Common Eye Conditions in Pets
Even though general practice veterinarians can often handle several animal eye issues, they might refer you to a specialist if you need further attention. Visit your nearby veterinary ophthalmologist if your dog, cat, or other furry pet needs more medical care. This is important if you have issues with eye conditions, including glaucoma, cataracts, or cancer.
What does a veterinary ophthalmologist do?
A veterinary ophthalmologist is a specialist with comprehensive education and experience in eye care and specialized optical surgery for animal species. Ophthalmology veterinary specialists first earn a Doctor of Veterinary Medicine degree. Then participates in residency training and study.
What are the common eye issues in cats?
Cat conjunctivitis is an inflammation of the thin membrane that lines the eyelids’ inner surface and the eye’s white. The conjunctiva will become red and swollen due to the inflammation, and there may even be some eye-watering or discharge.
The transparent cornea protects the iris and pupil of the eye. Without it would jeopardize a cat’s sight because it is the portion of the eye that lets light into the eye. Ulcerative keratitis is a painful condition. This occurs when the innermost layers of the cat’s cornea are damaged or injured.
What are the common eye issues in dogs?
Canines get cataracts as they age. The eye’s lens develops a hazy layer that prevents light from passing through. When proteins congregate and a cloud-like substance forms, cataracts develop. The lens finally becomes entirely clouded as more and more proteins accumulate. Cataracts can develop gradually over time, rendering your dog completely blind.
Glaucoma develops when the eye produces fluid more quickly than the body can remove. Additionally, a blockage in the ocular fluid drain might cause it. In addition to visual loss, it can cause damage to the optic nerve and the retina if unattended. It is frequently required to operate to remove the eye because eyes with this disease will have no vision at all.
What signs could I look for if my pet has eye issues?
Several signs indicate that your pet’s eye health is not optimal. Thankfully, you’ll probably be able to distinguish between healthy and diseased eyes. These signs are ones you should be aware of:
- avoidance of light
- frequently wiping their face or eyes
- dullness or color
- excessive tears
- keeping their eyes closed
- inflamed eyes
How could vaccination be of help in a pet’s eye health?
Specific diseases that affect our animals can be considerably reduced in severity or altogether avoided through vaccination. Canine distemper is a particular disease in dogs that can damage the eyes. The most common symptoms of canine distemper include sneezing and swollen, sore eyes with a discharge of white or clear mucus (conjunctivitis) and a similar-appearing discharge from the nose (rhinitis). Some dogs may have vision loss or go blind. Click here to learn more about vaccinations.

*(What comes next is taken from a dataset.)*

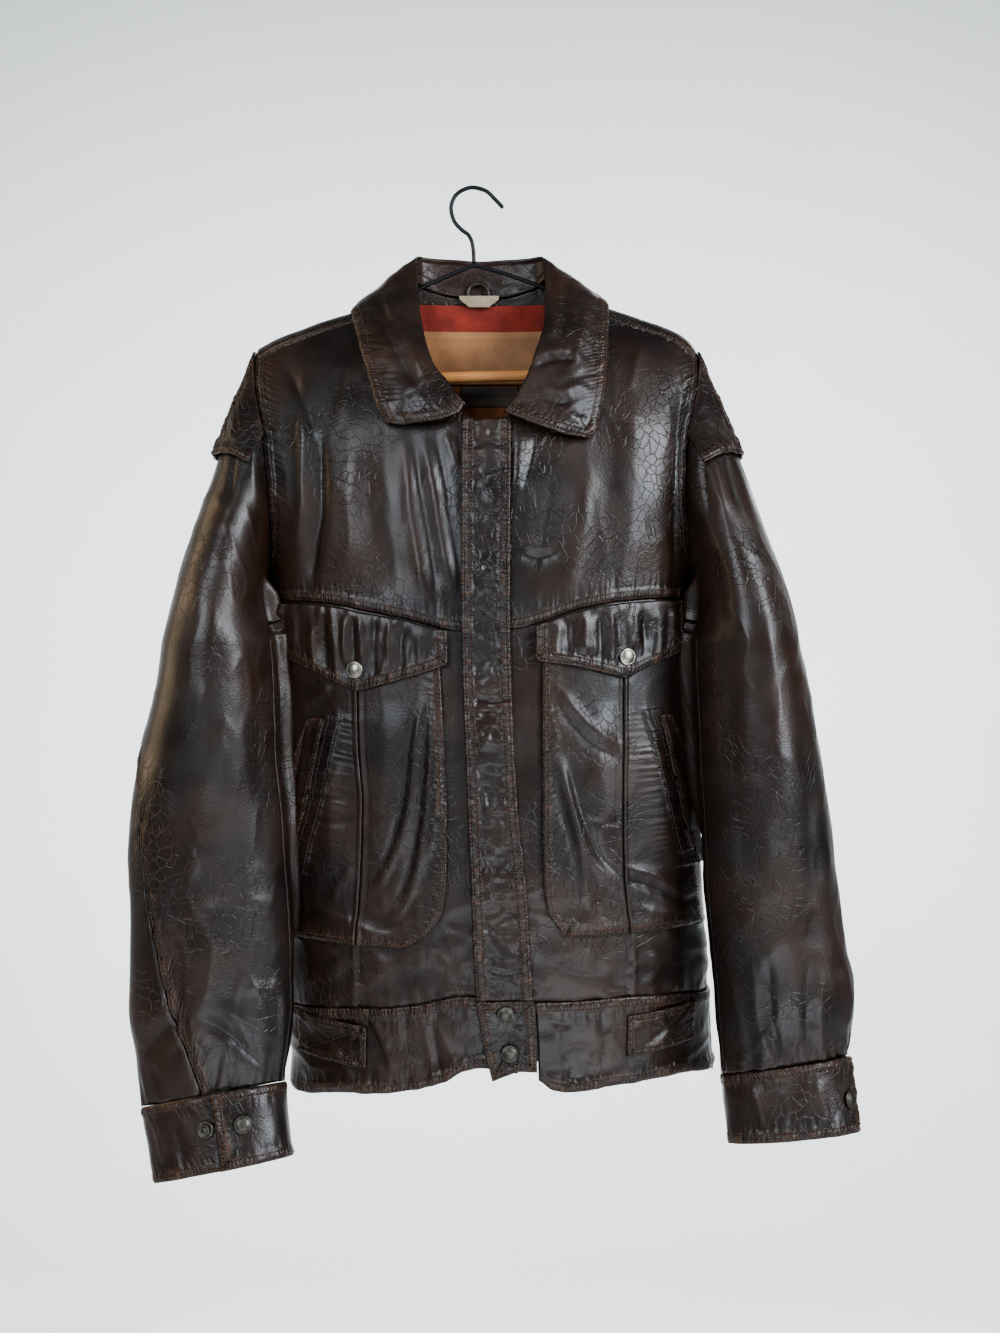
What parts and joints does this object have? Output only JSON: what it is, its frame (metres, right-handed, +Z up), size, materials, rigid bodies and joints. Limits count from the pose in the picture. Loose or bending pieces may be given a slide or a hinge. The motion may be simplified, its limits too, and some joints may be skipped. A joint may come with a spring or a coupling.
{
  "type": "leather jacket on a coat hanger",
  "caption": "Worn leather jacket hanging closed on a wire coat hanger with a wooden bar: fold-over collar, shoulder yoke, flap pockets, snap placket, waistband and cuffs.",
  "frame": {"origin": "inner top of the hanger's hook, where it hangs on a rail", "axes": "+Z up, the front faces -Y, +X is the wearer's left side"},
  "size_m": [0.6373, 0.1684, 0.9021],
  "materials": {
    "leather": "worn satin, fine pebble grain, creased",
    "metal": "dull antique",
    "wire": "black, satin",
    "wood": "varnished",
    "red_cloth": "matt woven",
    "orange_cloth": "matt quilted",
    "tan_patch": "matt",
    "label": "matt woven"
  },
  "bodies": {
    "root": {"back_panel": "leather", "back_yoke": "leather", "cap_back_l": "leather", "cap_back_r": "leather", "cap_front_l": "leather", "cap_front_r": "leather", "collar_fall": "leather", "collar_stand": "leather", "cuff_l": "leather", "cuff_r": "leather", "flap_l": "leather", "flap_r": "leather", "front_lower_l": "leather", "front_lower_r": "leather", "front_upper_l": "leather", "front_upper_r": "leather", "hang_loop": "leather", "hanger_bar": "wood", "hanger_frame": "wire", "hanger_hook": "wire", "lining_lower": "orange_cloth", "lining_red": "red_cloth", "lower_patch": "tan_patch", "neck_patch": "tan_patch", "placket": "leather", "placket_tab": "leather", "pocket_inner_l": "leather", "pocket_inner_r": "leather", "pocket_outer_l": "leather", "pocket_outer_r": "leather", "size_label": "label", "sleeve_back_l": "leather", "sleeve_back_r": "leather", "sleeve_front_l": "leather", "sleeve_front_r": "leather", "snap_cuff_l": "metal", "snap_cuff_r": "metal", "snap_flap_l": "metal", "snap_flap_r": "metal", "snap_placket_low": "metal", "snap_placket_top": "metal", "stud_cuff_r": "metal", "tab_l": "leather", "tab_r": "leather", "waistband_back": "leather", "waistband_front_l": "leather", "waistband_front_r": "leather", "welt_l": "leather", "welt_r": "leather"}
  },
  "joints": []
}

How does grooming prevent eye infections?
Hair can get in a dog’s eyes, irritating and scratching the corneas. Proper grooming and bathing are essential. The hair can be cut short by the groomer to prevent infection or injury to your dog’s eyes. A professional groomer will thoroughly cut a dog’s hair around its face and eyes. For canine breeds with longer hair, this is particularly vital.
Since so many more eye concerns may be successfully treated by specialists using cutting-edge methods and technology, recommendations to ophthalmologists are now significantly more widespread. Vet ophthalmologists can also aid in screening prospective canine breeding parents for eye conditions.
Antibiotics and eye medications may suffice to treat minor eye conditions, but a surgical operation will be required for more severe or advanced problems. Some of these abnormalities are inherited, while others result from diabetes or cancer.